_Records contained in a dataset_:
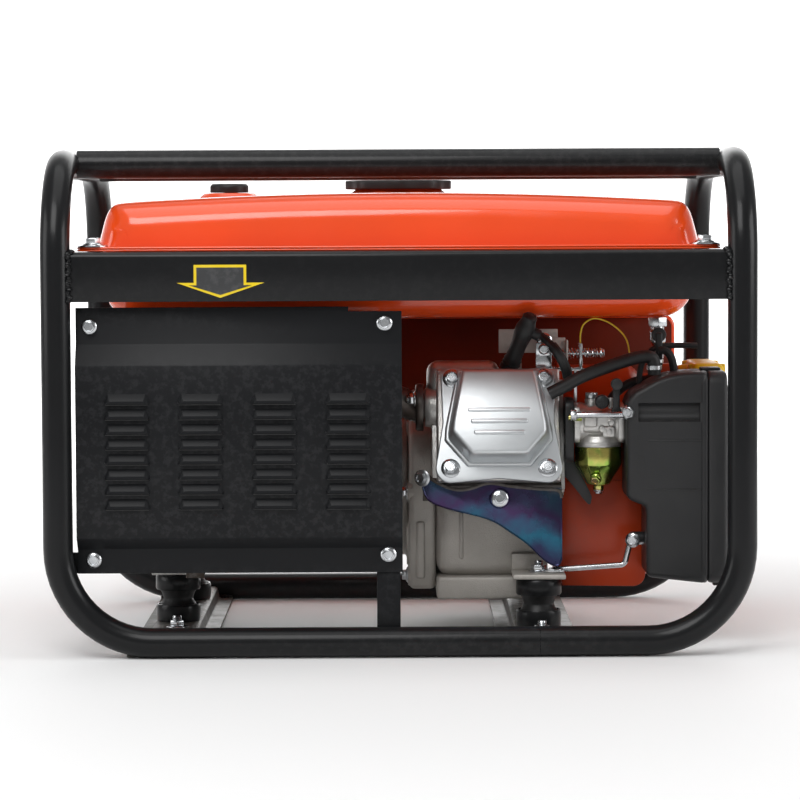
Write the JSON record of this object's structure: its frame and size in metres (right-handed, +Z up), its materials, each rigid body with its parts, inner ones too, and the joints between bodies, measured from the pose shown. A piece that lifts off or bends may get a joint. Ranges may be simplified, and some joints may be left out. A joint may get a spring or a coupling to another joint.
{
  "type": "portable generator",
  "caption": "Open-frame portable petrol generator: tube frame on rubber mounts, fuel tank on top, single-cylinder engine driving an alternator.",
  "frame": {"origin": "on the floor, under the middle of the frame", "axes": "+X along the crankshaft from alternator to starter, +Y from the muffler side to the control panel side, +Z up"},
  "size_m": [0.605, 0.435, 0.432],
  "materials": {
    "frame_black": "satin",
    "shield_black": "satin",
    "orange_paint": "gloss",
    "cast_aluminium": "satin",
    "sand_cast": "matte",
    "zinc": "satin",
    "yellow_zinc": "gloss",
    "black_plastic": "satin",
    "rubber": "matte",
    "heat_tint": "satin",
    "steel": "matte",
    "winding": "satin",
    "yellow_plastic": "gloss",
    "foam": "matte",
    "red_plastic": "gloss"
  },
  "bodies": {
    "frame": {"frame_hoop_left": "frame_black", "frame_hoop_right_front": "frame_black", "frame_hoop_right_rear": "frame_black", "top_rail_front": "frame_black", "top_rail_rear": "frame_black", "tank_rail_front": "frame_black", "tank_rail_rear": "frame_black", "cross_channel_left": "frame_black", "cross_channel_right": "frame_black", "rubber_mount_left_front": "rubber", "rubber_mount_left_rear": "rubber", "rubber_mount_right_front": "rubber", "rubber_mount_right_rear": "rubber", "tank_upper_shell": "orange_paint", "tank_lower_shell": "orange_paint", "fuel_gauge_bezel": "black_plastic", "fuel_valve": "zinc", "fuel_hose": "rubber", "crankcase": "sand_cast", "crankcase_cover": "sand_cast", "cylinder_head": "cast_aluminium", "valve_cover": "cast_aluminium", "spark_plug": "zinc", "spark_plug_boot": "rubber", "ignition_lead": "rubber", "exhaust_elbow": "steel", "muffler": "steel", "muffler_shield": "shield_black", "cylinder_shroud": "heat_tint", "carb_insulator": "black_plastic", "carburetor_body": "zinc", "carburetor_bowl": "yellow_zinc", "control_bracket": "zinc", "air_cleaner_case": "black_plastic", "air_filter_element": "foam", "air_cleaner_stay": "zinc", "breather_hose": "rubber", "blower_housing": "orange_paint", "recoil_housing": "orange_paint", "recoil_rope": "foam", "alternator_end_bell": "cast_aluminium", "alternator_stator": "steel", "alternator_adapter": "cast_aluminium", "panel_box": "orange_paint"},
    "crank": {"crankshaft": "steel", "flywheel_fan": "cast_aluminium", "alternator_rotor": "winding"},
    "starter_pulley": {"recoil_pulley": "black_plastic"},
    "starter_grip": {"recoil_grip": "yellow_plastic"},
    "cap_carrier": {"cap_gasket": "rubber"},
    "filler_cap": {"fuel_cap": "black_plastic"},
    "valve_lever": {"fuel_valve_lever": "red_plastic"},
    "choke": {"choke_lever": "black_plastic"},
    "throttle": {"throttle_lever": "zinc"},
    "governor": {"governor_arm": "zinc"},
    "float": {"gauge_float": "red_plastic"},
    "switch_rocker": {"engine_switch": "red_plastic"},
    "breaker": {"breaker_button": "black_plastic"},
    "oil_cap": {"oil_filler_cap": "black_plastic"},
    "air_lid": {"air_cleaner_cover": "black_plastic"}
  },
  "joints": [
    {"name": "crank_spin", "type": "hinge", "parent": "frame", "child": "crank", "pos_m": [0, 0.015, 0.137], "axis": [1, 0, 0], "continuous": true},
    {"name": "recoil_pull", "type": "slide", "parent": "frame", "child": "starter_grip", "axis": [1, 0, 0], "range_m": [0, 0.6], "stiffness_N_per_m": 30},
    {"name": "recoil_pulley_turn", "type": "hinge", "parent": "frame", "child": "starter_pulley", "pos_m": [0, 0.015, 0.137], "axis": [1, 0, 0], "range_deg": [0, 663]},
    {"name": "fuel_cap_lift", "type": "slide", "parent": "frame", "child": "cap_carrier", "axis": [0, 0, 1], "range_m": [0, 0.06]},
    {"name": "fuel_cap_turn", "type": "hinge", "parent": "cap_carrier", "child": "filler_cap", "pos_m": [0, 0, 0.405], "axis": [0, 0, 1], "range_deg": [0, 90]},
    {"name": "fuel_valve_turn", "type": "hinge", "parent": "frame", "child": "valve_lever", "pos_m": [0.228, -0.0943, 0.268], "axis": [0, 1, 0], "range_deg": [0, 90]},
    {"name": "choke_turn", "type": "hinge", "parent": "frame", "child": "choke", "pos_m": [0.188, -0.1313, 0.203], "axis": [0, 1, 0], "range_deg": [-60, 0]},
    {"name": "throttle_turn", "type": "hinge", "parent": "frame", "child": "throttle", "pos_m": [0.168, -0.11, 0.2133], "axis": [0, 0, 1], "range_deg": [-35, 35]},
    {"name": "governor_turn", "type": "hinge", "parent": "frame", "child": "governor", "pos_m": [0.124, -0.026, 0.2223], "axis": [0, 0, 1], "range_deg": [-11, 11]},
    {"name": "gauge_float_swing", "type": "hinge", "parent": "frame", "child": "float", "pos_m": [-0.153, 0, 0.3773], "axis": [0, 1, 0], "range_deg": [-37, 0]},
    {"name": "engine_switch_rock", "type": "hinge", "parent": "frame", "child": "switch_rocker", "pos_m": [0.16, 0.203, 0.2285], "axis": [1, 0, 0], "range_deg": [0, 16]},
    {"name": "breaker_press", "type": "slide", "parent": "frame", "child": "breaker", "axis": [0, -1, 0], "range_m": [0, 0.003], "stiffness_N_per_m": 300},
    {"name": "oil_cap_turn", "type": "hinge", "parent": "frame", "child": "oil_cap", "pos_m": [0.06, 0.1083, 0.078], "axis": [0, 1, 0], "range_deg": [0, 720]},
    {"name": "air_cover_slide", "type": "slide", "parent": "frame", "child": "air_lid", "axis": [1, 0, 0], "range_m": [0, 0.04]}
  ],
  "couplings": [
    {"joint": "recoil_pulley_turn", "follows": "recoil_pull", "rad_per_m": 19.2},
    {"joint": "governor_turn", "follows": "throttle_turn", "ratio": 0.3}
  ]
}
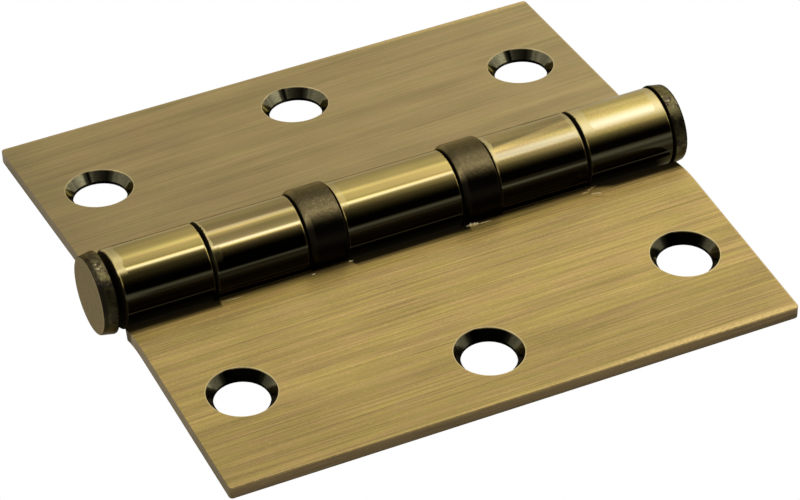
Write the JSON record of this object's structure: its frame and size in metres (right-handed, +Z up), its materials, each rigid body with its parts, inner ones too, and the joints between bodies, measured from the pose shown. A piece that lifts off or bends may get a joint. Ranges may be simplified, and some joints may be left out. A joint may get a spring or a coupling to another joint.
{
  "type": "ball bearing hinge",
  "caption": "Open butt hinge in antique brass finish, with countersunk leaves curled round one pin and thrust bearings in its barrel.",
  "frame": {"origin": "on the surface that the open hinge lies on, under the axis of the barrel, midway along the leaves", "axes": "+X along the barrel, +Y towards the three-knuckle leaf, +Z up from the countersunk faces"},
  "size_m": [0.0807, 0.076, 0.0112],
  "materials": {
    "leaf": "antique brass plating, brushed along the barrel and darkened",
    "button": "dark bronzed satin",
    "shroud": "dark bronzed satin",
    "race": "hardened and ground",
    "ball": "polished"
  },
  "bodies": {
    "back": {"back_leaf": "leaf", "hinge_pin": "button", "tip_plug": "button", "left_bearing_shroud": "shroud", "right_bearing_shroud": "shroud", "left_inner_race": "race", "right_inner_race": "race"},
    "front": {"front_leaf": "leaf", "left_outer_race": "race", "right_outer_race": "race"},
    "left_balls": {"left_ball_01": "ball", "left_ball_02": "ball", "left_ball_03": "ball", "left_ball_04": "ball", "left_ball_05": "ball", "left_ball_06": "ball", "left_ball_07": "ball", "left_ball_08": "ball", "left_ball_09": "ball", "left_ball_10": "ball", "left_ball_11": "ball", "left_ball_12": "ball", "left_ball_13": "ball", "left_ball_14": "ball", "left_ball_15": "ball", "left_ball_16": "ball"},
    "right_balls": {"right_ball_01": "ball", "right_ball_02": "ball", "right_ball_03": "ball", "right_ball_04": "ball", "right_ball_05": "ball", "right_ball_06": "ball", "right_ball_07": "ball", "right_ball_08": "ball", "right_ball_09": "ball", "right_ball_10": "ball", "right_ball_11": "ball", "right_ball_12": "ball", "right_ball_13": "ball", "right_ball_14": "ball", "right_ball_15": "ball", "right_ball_16": "ball"}
  },
  "joints": [
    {"name": "leaf_swing", "type": "hinge", "parent": "back", "child": "front", "pos_m": [0, 0, 0.0056], "axis": [-1, 0, 0], "range_deg": [-83, 187]},
    {"name": "left_ball_orbit", "type": "hinge", "parent": "back", "child": "left_balls", "pos_m": [0, 0, 0.0056], "axis": [-1, 0, 0], "range_deg": [-42, 94]},
    {"name": "right_ball_orbit", "type": "hinge", "parent": "back", "child": "right_balls", "pos_m": [0, 0, 0.0056], "axis": [-1, 0, 0], "range_deg": [-42, 94]}
  ],
  "couplings": [
    {"joint": "left_ball_orbit", "follows": "leaf_swing", "ratio": 0.5},
    {"joint": "right_ball_orbit", "follows": "leaf_swing", "ratio": 0.5}
  ]
}
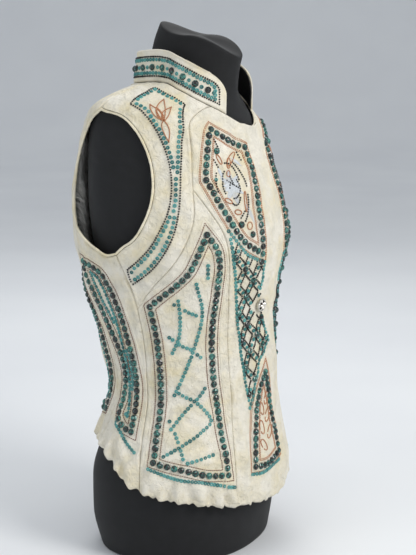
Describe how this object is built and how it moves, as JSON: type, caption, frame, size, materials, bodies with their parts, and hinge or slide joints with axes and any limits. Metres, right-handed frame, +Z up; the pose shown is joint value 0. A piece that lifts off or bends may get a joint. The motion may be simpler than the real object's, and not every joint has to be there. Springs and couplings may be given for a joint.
{
  "type": "beaded sheepskin vest on a dress form",
  "caption": "Sleeveless sheepskin vest with stand collar, beaded panels and rippled hem, buttoned on a limbless black dress form that stands on its flat underside.",
  "frame": {"origin": "centre of the dress form's flat underside, on the surface it stands on", "axes": "+Z up; the front of the vest faces -Y and the wearer's right side is at -X"},
  "size_m": [0.3621, 0.3132, 0.787],
  "materials": {
    "ivory_leather": "matte, softly creased",
    "binding_leather": "matte, folded edge",
    "dark_lining": "matte",
    "silver": "worn, dark in the recesses",
    "black_jersey": "matte stretch jersey"
  },
  "bodies": {
    "root": {"front_right": "ivory_leather", "front_left": "ivory_leather", "armhole_yoke_right": "ivory_leather", "armhole_yoke_left": "ivory_leather", "side_front_right": "ivory_leather", "side_front_left": "ivory_leather", "side_back_right": "ivory_leather", "side_back_left": "ivory_leather", "back": "ivory_leather", "collar": "ivory_leather", "collar_lining": "dark_lining", "armhole_binding_right": "binding_leather", "armhole_binding_left": "binding_leather", "button": "silver", "dress_form": "black_jersey"}
  },
  "joints": []
}
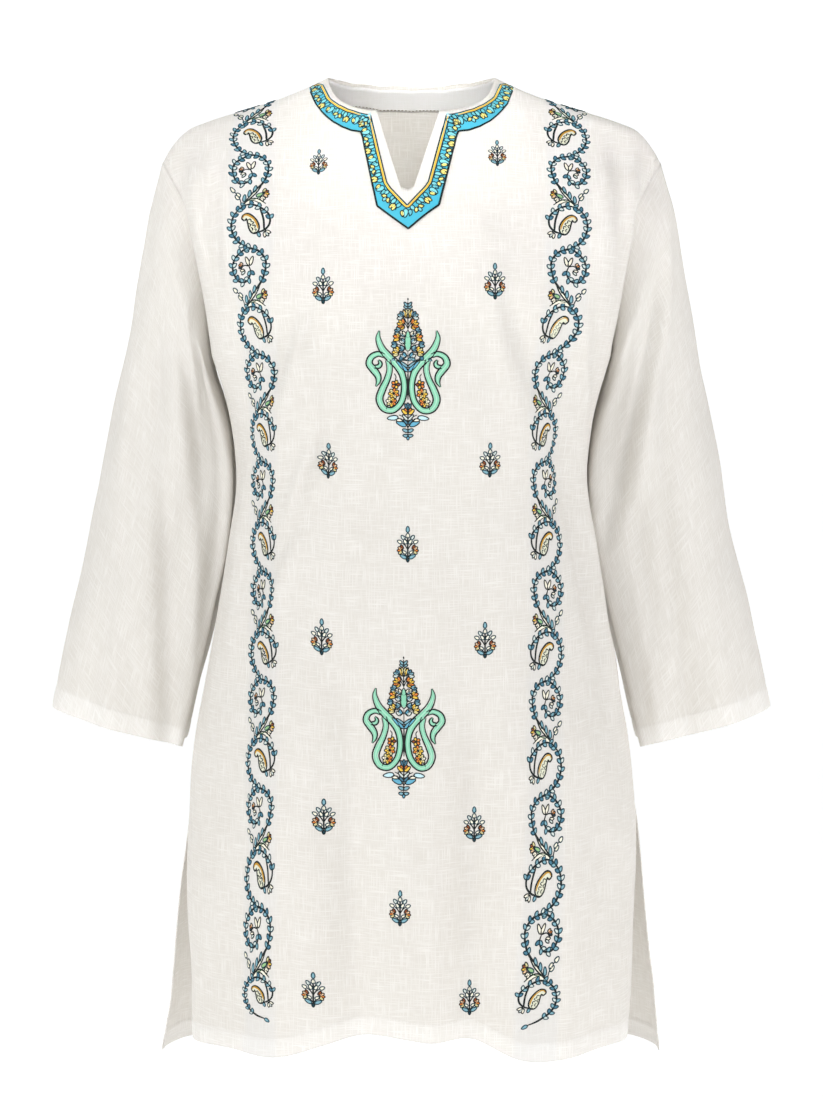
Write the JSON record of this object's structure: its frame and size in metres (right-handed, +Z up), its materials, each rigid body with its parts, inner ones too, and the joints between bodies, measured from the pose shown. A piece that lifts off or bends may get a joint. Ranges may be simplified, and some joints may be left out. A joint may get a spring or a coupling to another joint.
{
  "type": "kurta tunic",
  "caption": "Hollow worn kurta tunic in off-white cotton, with a notched neck, wide drop-shoulder sleeves, side slits and embroidered vines.",
  "frame": {"origin": "base of the neck, midway between the neck points of the two shoulder seams", "axes": "+Z up, -Y the front of the garment, +X to the right as seen from the front"},
  "size_m": [0.6724, 0.2767, 0.9087],
  "materials": {
    "cotton": "off-white slub cotton in plain weave, matt",
    "border": "turquoise silk applique, closely embroidered, slight sheen"
  },
  "bodies": {
    "root": {"front_panel": "cotton", "back_panel": "cotton", "sleeve_left": "cotton", "sleeve_right": "cotton", "neck_border": "border", "back_neck_facing": "cotton"}
  },
  "joints": []
}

_Challenge_:
Scan the records for the string "caption". Copy each line in which it appears.

_Response to the task_:
  "caption": "Open-frame portable petrol generator: tube frame on rubber mounts, fuel tank on top, single-cylinder engine driving an alternator.",
  "caption": "Open butt hinge in antique brass finish, with countersunk leaves curled round one pin and thrust bearings in its barrel.",
Describe how this object is built and how it moves, as JSON: type, caption, frame, size, materials, bodies with their parts, and hinge or slide joints with axes and any limits. Metres, right-handed frame, +Z up; the pose shown is joint value 0. A piece that lifts off or bends may get a joint. The motion may be simpler than the real object's, and not every joint has to be there. Springs and couplings may be given for a joint.
  "caption": "Sleeveless sheepskin vest with stand collar, beaded panels and rippled hem, buttoned on a limbless black dress form that stands on its flat underside.",
  "caption": "Hollow worn kurta tunic in off-white cotton, with a notched neck, wide drop-shoulder sleeves, side slits and embroidered vines.",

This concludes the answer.